WORKING DATA:
>>>

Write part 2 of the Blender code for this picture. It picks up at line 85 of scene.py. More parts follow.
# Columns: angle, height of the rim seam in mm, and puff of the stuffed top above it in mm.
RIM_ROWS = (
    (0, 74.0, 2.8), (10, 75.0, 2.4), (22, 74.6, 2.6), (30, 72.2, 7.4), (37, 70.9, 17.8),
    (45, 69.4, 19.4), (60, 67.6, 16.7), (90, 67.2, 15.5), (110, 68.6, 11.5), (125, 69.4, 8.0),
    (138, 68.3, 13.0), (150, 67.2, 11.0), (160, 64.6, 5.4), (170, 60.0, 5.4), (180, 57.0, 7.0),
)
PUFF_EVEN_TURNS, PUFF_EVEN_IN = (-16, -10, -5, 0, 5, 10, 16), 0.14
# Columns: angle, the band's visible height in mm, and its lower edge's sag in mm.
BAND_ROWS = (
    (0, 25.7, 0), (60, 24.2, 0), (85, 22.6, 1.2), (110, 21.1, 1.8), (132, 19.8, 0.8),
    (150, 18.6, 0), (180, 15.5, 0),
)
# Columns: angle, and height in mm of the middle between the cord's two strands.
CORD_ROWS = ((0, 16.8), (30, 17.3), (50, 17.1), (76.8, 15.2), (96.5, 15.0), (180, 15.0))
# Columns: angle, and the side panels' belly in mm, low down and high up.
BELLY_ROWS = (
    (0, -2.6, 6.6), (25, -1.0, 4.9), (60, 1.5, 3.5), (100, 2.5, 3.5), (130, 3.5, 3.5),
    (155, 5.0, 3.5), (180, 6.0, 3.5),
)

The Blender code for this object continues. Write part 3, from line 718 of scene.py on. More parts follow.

<<<
>>>

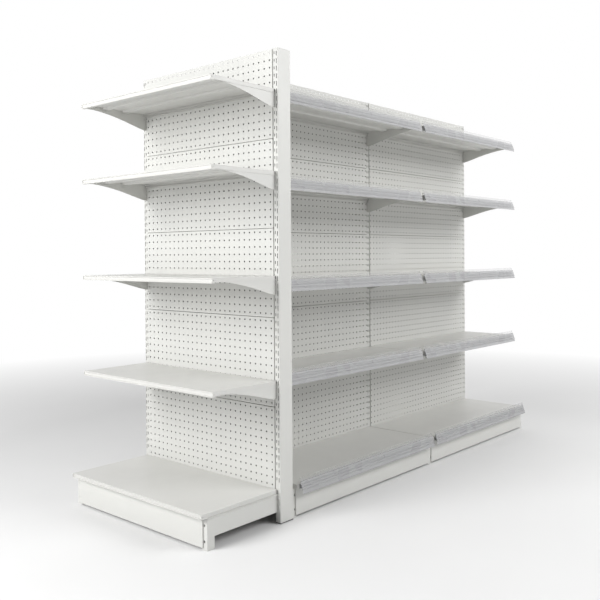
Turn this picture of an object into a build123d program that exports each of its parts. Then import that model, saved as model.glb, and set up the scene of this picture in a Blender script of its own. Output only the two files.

<<<
>>>

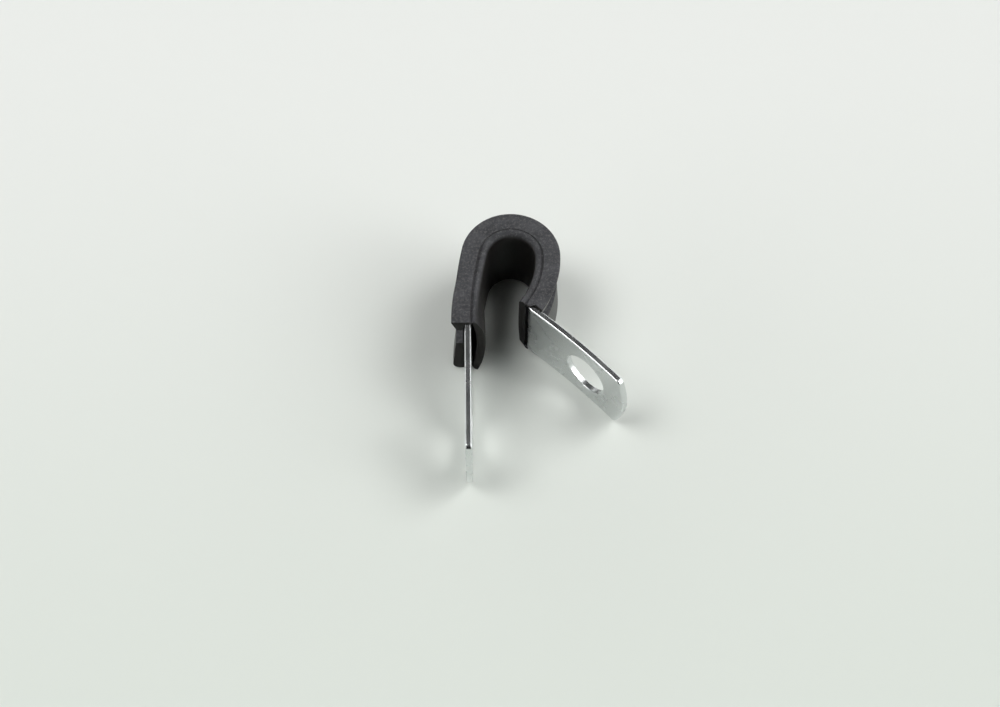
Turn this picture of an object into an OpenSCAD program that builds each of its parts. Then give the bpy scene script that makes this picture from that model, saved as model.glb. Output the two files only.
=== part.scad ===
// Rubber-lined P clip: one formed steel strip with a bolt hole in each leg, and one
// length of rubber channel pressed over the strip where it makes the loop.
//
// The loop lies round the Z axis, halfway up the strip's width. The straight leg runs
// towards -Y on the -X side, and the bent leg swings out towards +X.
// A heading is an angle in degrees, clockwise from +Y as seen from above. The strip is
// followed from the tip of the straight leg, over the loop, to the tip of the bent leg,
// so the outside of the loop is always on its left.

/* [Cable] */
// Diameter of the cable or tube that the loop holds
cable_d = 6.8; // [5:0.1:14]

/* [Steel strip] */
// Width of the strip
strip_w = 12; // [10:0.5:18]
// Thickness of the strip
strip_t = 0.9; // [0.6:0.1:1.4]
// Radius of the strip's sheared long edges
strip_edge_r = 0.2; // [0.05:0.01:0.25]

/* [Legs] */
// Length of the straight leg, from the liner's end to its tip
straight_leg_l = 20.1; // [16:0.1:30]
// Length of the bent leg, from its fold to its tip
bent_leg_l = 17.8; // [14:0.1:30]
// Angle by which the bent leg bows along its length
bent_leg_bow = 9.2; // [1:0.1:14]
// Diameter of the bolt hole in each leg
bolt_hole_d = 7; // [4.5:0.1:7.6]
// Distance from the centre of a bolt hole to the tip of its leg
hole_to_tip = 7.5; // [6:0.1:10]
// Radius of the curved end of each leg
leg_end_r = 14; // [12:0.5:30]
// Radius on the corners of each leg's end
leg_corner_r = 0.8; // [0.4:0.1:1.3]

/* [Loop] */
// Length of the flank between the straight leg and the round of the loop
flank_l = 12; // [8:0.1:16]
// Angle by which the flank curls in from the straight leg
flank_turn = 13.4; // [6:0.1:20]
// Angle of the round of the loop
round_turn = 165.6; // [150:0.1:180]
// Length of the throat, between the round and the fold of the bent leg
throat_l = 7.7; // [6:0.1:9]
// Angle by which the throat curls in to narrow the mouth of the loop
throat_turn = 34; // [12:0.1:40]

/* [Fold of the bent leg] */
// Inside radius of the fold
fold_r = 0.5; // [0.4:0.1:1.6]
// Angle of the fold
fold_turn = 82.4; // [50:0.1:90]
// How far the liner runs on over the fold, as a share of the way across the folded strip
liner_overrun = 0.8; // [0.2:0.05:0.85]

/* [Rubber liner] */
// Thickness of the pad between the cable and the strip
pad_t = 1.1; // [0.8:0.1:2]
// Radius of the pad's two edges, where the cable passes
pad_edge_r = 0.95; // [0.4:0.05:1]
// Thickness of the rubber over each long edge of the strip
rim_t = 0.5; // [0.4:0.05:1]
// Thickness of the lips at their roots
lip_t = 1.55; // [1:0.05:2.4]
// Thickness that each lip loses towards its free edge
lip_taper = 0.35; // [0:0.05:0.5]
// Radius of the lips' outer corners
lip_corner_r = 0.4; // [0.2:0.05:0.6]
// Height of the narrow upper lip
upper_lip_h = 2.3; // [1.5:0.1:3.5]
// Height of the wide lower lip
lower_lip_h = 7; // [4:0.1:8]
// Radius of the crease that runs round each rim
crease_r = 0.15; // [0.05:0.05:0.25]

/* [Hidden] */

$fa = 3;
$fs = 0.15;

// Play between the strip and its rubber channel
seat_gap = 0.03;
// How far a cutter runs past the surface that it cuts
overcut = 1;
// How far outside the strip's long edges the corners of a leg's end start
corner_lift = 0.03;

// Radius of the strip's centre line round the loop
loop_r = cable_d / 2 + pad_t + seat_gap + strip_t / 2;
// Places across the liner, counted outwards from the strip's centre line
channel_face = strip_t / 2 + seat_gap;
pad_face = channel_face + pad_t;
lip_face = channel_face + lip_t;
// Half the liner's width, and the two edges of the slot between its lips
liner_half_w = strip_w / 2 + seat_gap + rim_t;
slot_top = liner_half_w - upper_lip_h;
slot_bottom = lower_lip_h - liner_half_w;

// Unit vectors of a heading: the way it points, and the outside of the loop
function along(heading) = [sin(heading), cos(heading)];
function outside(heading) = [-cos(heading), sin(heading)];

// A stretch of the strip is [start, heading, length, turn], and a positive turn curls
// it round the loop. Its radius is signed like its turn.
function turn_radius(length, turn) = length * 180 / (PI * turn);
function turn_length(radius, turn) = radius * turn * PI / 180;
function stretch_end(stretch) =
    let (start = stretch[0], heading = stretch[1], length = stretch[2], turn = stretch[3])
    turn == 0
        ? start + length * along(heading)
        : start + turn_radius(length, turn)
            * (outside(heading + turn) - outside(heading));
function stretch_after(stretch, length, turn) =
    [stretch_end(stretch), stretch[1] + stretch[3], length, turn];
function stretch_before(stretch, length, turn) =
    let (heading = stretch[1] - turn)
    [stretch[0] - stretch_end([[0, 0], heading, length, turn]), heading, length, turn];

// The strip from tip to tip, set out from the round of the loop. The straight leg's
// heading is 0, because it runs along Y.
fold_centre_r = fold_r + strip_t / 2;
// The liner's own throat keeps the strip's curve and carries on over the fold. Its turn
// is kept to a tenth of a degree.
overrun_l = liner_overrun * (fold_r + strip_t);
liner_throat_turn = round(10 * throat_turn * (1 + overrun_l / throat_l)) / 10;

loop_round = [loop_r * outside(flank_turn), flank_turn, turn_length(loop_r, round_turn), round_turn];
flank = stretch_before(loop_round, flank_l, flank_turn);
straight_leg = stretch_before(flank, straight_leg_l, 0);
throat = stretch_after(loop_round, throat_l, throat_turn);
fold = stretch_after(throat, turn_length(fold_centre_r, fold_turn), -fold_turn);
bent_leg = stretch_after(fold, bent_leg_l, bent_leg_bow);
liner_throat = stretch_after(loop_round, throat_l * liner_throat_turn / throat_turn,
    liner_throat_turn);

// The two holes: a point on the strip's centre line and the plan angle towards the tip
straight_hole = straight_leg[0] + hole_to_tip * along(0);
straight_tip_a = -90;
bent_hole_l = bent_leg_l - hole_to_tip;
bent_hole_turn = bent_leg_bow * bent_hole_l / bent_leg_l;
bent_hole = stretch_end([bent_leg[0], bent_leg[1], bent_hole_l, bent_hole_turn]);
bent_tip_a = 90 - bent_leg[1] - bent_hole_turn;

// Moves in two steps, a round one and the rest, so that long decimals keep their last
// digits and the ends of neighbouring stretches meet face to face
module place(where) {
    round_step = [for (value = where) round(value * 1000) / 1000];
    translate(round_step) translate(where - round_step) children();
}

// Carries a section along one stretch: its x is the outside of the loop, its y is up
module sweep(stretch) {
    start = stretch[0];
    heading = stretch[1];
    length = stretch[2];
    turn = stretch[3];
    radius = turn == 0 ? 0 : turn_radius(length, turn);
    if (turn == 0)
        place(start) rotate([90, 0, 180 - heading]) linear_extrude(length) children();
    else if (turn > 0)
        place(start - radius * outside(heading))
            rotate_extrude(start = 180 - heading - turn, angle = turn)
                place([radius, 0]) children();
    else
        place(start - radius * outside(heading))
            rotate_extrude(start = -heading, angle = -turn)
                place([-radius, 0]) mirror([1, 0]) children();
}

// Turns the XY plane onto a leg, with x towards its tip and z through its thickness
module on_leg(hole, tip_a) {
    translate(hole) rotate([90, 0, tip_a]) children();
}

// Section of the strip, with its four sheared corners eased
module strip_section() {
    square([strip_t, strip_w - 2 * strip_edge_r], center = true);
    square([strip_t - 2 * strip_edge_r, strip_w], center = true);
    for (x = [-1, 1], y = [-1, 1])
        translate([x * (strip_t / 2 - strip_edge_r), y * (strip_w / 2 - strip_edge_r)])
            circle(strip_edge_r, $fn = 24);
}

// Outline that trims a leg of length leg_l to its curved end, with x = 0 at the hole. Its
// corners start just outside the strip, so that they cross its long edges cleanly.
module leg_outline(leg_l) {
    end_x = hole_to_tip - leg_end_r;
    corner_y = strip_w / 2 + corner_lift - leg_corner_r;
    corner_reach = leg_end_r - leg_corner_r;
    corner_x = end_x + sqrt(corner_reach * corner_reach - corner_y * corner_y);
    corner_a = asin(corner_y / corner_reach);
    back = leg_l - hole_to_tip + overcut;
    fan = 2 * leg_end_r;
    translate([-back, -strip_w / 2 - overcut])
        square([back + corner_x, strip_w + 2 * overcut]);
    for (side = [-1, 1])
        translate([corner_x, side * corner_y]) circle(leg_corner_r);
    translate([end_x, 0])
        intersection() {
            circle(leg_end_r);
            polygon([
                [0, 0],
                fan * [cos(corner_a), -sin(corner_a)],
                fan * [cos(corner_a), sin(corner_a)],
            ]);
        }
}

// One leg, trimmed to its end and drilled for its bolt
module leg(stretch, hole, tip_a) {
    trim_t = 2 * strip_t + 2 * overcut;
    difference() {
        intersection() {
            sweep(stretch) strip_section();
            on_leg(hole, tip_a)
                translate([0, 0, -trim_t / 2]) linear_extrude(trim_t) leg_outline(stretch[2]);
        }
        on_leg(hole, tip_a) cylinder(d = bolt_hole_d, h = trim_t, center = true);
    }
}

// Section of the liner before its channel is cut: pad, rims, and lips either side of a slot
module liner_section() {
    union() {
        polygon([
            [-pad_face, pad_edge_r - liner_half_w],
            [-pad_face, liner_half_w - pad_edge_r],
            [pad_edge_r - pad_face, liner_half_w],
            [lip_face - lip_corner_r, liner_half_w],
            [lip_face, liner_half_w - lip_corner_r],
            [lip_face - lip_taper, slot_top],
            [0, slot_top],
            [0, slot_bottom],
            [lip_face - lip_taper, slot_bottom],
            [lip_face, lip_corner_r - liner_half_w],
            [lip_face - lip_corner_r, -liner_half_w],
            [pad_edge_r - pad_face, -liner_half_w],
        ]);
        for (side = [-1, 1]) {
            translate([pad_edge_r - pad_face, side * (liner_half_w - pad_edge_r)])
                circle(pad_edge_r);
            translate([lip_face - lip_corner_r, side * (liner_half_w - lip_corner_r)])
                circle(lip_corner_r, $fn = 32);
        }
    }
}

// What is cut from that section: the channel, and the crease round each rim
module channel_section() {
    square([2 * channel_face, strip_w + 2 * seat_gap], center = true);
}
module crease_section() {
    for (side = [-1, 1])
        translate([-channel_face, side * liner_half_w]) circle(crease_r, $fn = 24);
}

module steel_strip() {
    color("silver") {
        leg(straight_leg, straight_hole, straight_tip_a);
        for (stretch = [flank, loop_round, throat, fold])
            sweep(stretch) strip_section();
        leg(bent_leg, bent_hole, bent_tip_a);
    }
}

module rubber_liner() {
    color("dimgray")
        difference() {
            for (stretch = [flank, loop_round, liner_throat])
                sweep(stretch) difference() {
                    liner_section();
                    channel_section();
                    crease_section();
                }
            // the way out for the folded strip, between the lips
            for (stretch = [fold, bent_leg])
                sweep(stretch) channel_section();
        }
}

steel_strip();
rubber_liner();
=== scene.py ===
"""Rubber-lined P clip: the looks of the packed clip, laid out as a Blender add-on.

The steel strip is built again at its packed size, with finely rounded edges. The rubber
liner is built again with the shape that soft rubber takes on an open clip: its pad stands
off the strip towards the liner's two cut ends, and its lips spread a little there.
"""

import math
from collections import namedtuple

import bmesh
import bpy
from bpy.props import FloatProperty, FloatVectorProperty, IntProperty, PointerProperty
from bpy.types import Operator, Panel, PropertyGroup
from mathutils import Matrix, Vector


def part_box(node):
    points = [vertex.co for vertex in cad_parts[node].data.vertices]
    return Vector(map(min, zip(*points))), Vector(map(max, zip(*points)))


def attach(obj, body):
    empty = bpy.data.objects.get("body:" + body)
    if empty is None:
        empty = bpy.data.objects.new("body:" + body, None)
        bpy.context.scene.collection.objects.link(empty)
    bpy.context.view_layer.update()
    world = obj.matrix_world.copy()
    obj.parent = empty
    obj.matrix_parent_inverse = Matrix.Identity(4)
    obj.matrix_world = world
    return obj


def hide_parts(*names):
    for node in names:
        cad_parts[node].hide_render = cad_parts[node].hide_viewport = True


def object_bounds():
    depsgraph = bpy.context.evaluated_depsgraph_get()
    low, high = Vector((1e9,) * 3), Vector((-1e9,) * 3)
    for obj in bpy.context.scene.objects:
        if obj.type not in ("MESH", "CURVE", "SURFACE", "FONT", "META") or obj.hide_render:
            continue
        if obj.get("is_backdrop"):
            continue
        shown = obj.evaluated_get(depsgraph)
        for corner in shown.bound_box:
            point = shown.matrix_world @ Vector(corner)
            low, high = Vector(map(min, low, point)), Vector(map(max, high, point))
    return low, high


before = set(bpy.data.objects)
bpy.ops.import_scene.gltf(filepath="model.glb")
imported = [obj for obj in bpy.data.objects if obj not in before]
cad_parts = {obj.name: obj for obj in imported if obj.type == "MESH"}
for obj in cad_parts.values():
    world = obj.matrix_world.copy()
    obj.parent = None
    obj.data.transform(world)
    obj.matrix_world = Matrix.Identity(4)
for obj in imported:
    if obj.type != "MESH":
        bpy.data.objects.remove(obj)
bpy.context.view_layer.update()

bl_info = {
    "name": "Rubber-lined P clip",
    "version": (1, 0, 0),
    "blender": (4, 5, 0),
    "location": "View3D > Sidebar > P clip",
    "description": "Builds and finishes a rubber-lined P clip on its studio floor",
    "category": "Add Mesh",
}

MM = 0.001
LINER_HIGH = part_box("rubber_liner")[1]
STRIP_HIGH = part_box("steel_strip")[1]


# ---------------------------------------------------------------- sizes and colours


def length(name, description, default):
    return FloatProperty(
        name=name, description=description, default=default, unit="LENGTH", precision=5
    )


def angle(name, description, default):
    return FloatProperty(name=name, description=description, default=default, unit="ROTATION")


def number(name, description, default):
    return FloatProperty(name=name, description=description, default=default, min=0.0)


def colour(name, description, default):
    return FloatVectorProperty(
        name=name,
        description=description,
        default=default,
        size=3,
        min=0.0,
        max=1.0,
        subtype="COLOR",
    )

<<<

WRITTEN REQUEST: Quote only the lines running from the line that holds "crease_section();" to the line that holds "points = [vertex.co", both ends included.

SOLUTION:
                    crease_section();
                }
            // the way out for the folded strip, between the lips
            for (stretch = [fold, bent_leg])
                sweep(stretch) channel_section();
        }
}

steel_strip();
rubber_liner();
=== scene.py ===
"""Rubber-lined P clip: the looks of the packed clip, laid out as a Blender add-on.

The steel strip is built again at its packed size, with finely rounded edges. The rubber
liner is built again with the shape that soft rubber takes on an open clip: its pad stands
off the strip towards the liner's two cut ends, and its lips spread a little there.
"""

import math
from collections import namedtuple

import bmesh
import bpy
from bpy.props import FloatProperty, FloatVectorProperty, IntProperty, PointerProperty
from bpy.types import Operator, Panel, PropertyGroup
from mathutils import Matrix, Vector


def part_box(node):
    points = [vertex.co for vertex in cad_parts[node].data.vertices]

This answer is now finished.